◆ **DIRECTIONS**: Find the lines of data that contain the string "scene", then list them.

◆ **SUPPLIED MATERIAL**:

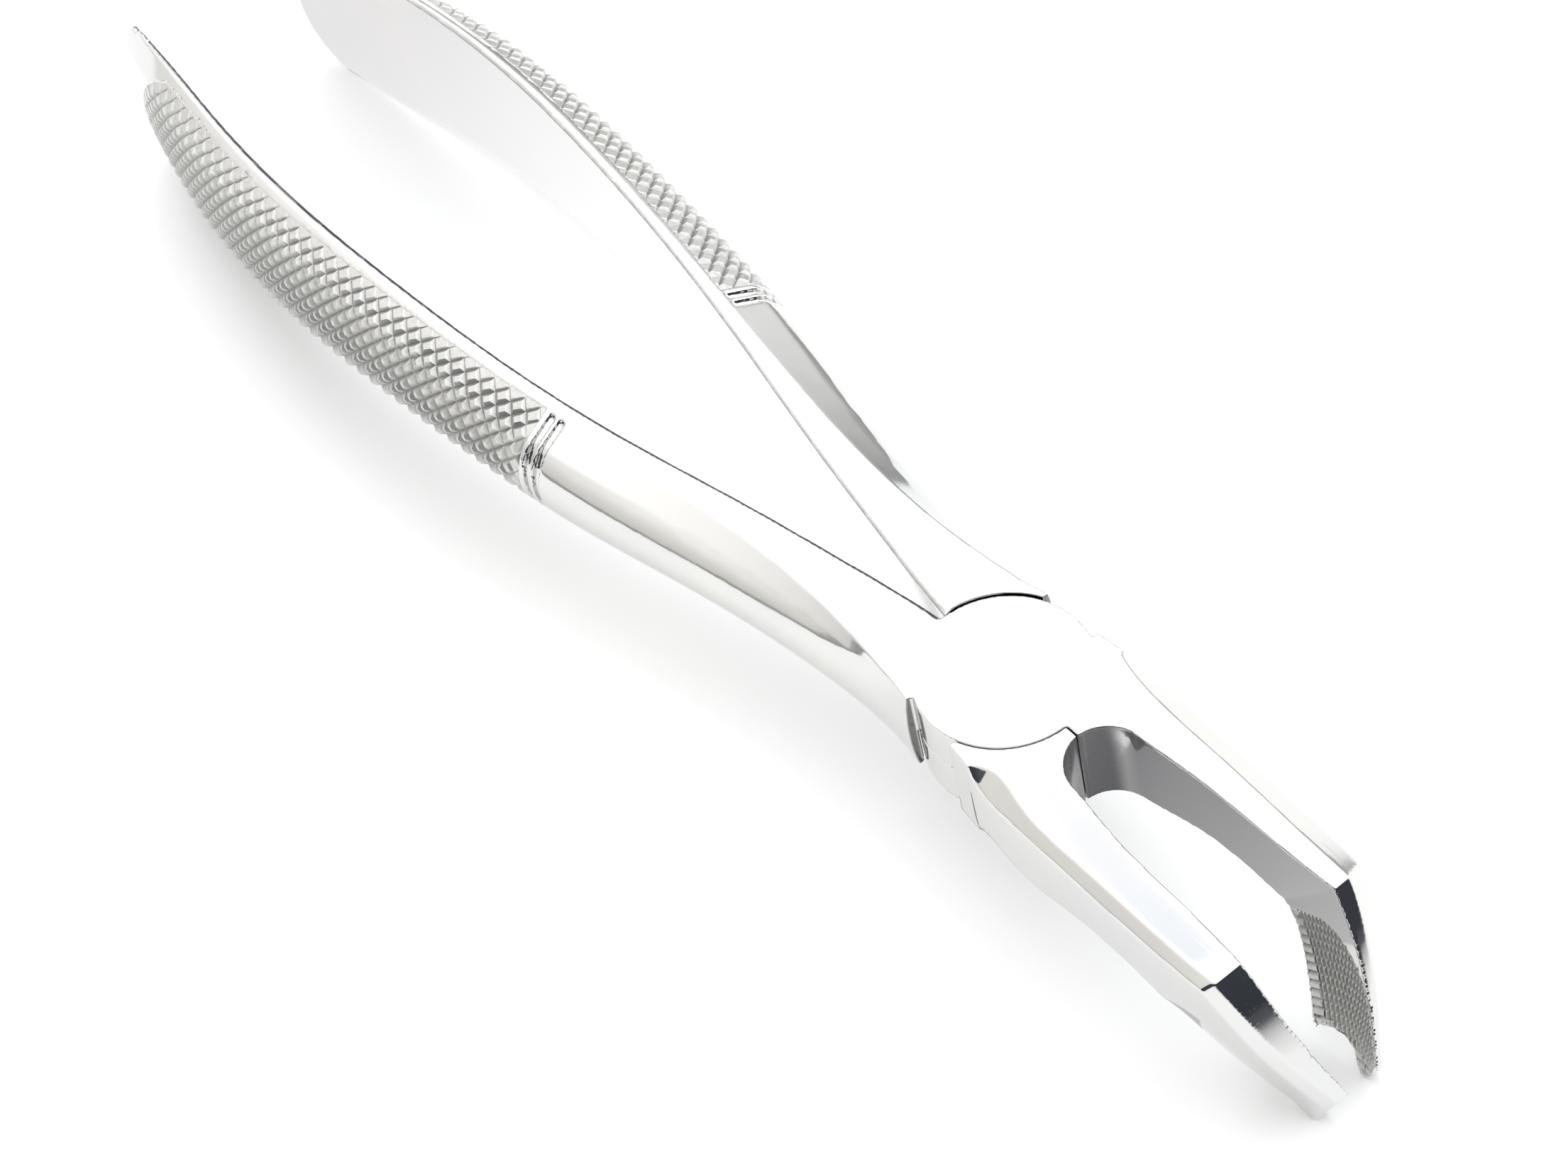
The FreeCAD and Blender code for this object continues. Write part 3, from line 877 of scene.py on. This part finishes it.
def haze_over_jaw():
    """Pale haze in the air that the camera sees mirrored in the flat top of the near jaw's arm."""
    camera = bpy.context.scene.camera.matrix_world.translation
    top = PIVOT.z + HAZE_LEVEL
    mirrored = Vector((camera.x, camera.y, 2 * top - camera.z))
    corners = [Vector((x, y, top)) for x, y in beside_rivet(HAZE_OUTLINE)]
    points = [mirrored + (corner - mirrored) * HAZE_REACH for corner in corners]
    add_card("haze_over_jaw", points, [(0, 1, 2, 3)], "X", (points[0].x, points[1].x), HAZE_SHADES)


def add_light():
    """Light tent: brightest overhead and beyond the forceps, warmer and dimmer on the near side."""
    world = bpy.data.worlds.new("studio")
    bpy.context.scene.world = world
    world.use_nodes = True
    tree = world.node_tree
    place = tree.nodes.new("ShaderNodeTexCoord")
    lean = tree.nodes.new("ShaderNodeVectorMath")
    lean.operation = "DOT_PRODUCT"
    lean.inputs[1].default_value = Vector(BRIGHT_SIDE).normalized()
    tree.links.new(place.outputs["Generated"], lean.inputs[0])
    ramp = tree.nodes.new("ShaderNodeMapRange")
    ramp.inputs["From Min"].default_value = DIM_LEAN
    ramp.inputs["From Max"].default_value = BRIGHT_LEAN
    tree.links.new(lean.outputs["Value"], ramp.inputs["Value"])
    power = tree.nodes.new("ShaderNodeMath")
    power.operation = "POWER"
    power.inputs[1].default_value = FALLOFF
    tree.links.new(ramp.outputs["Result"], power.inputs[0])
    mix = tree.nodes.new("ShaderNodeMix")
    mix.data_type = "RGBA"
    mix.inputs[6].default_value = (*DIM_LIGHT, 1)
    mix.inputs[7].default_value = (*BRIGHT_LIGHT, 1)
    tree.links.new(power.outputs[0], mix.inputs[0])
    tree.links.new(mix.outputs[2], tree.nodes["Background"].inputs["Color"])
    bpy.context.scene.view_settings.view_transform = "Standard"


def main():
    steel = polished_steel()
    cut = cut_steel()
    upper = forging("upper_half", "upper_forging", "upper", True)
    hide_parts("upper_half")
    lower = forging("lower_half", "lower_forging", "lower", False)
    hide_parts("lower_half")
    open_seat(lower)
    for obj, side, body in ((upper, -1, "upper"), (lower, 1, "lower")):
        knurl("knurl_" + body, obj, side, body).data.materials.append(cut)
        beak_teeth("teeth_" + body, obj, -side, body).data.materials.append(cut)
        break_edge(obj, side)
        thin_out(obj, FORGING_FACES)
        mark_dark(obj, side)
        obj.data.materials.append(steel)
    hidden_rivet().data.materials.append(rivet_steel())
    add_camera()
    add_floor()
    room()
    jaw_shade()
    handle_glow()
    haze_over_jaw()
    add_light()


main()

◆ **THE OUTPUT**:
The FreeCAD and Blender code for this object continues. Write part 3, from line 877 of scene.py on. This part finishes it.
    camera = bpy.context.scene.camera.matrix_world.translation
    bpy.context.scene.world = world
    bpy.context.scene.view_settings.view_transform = "Standard"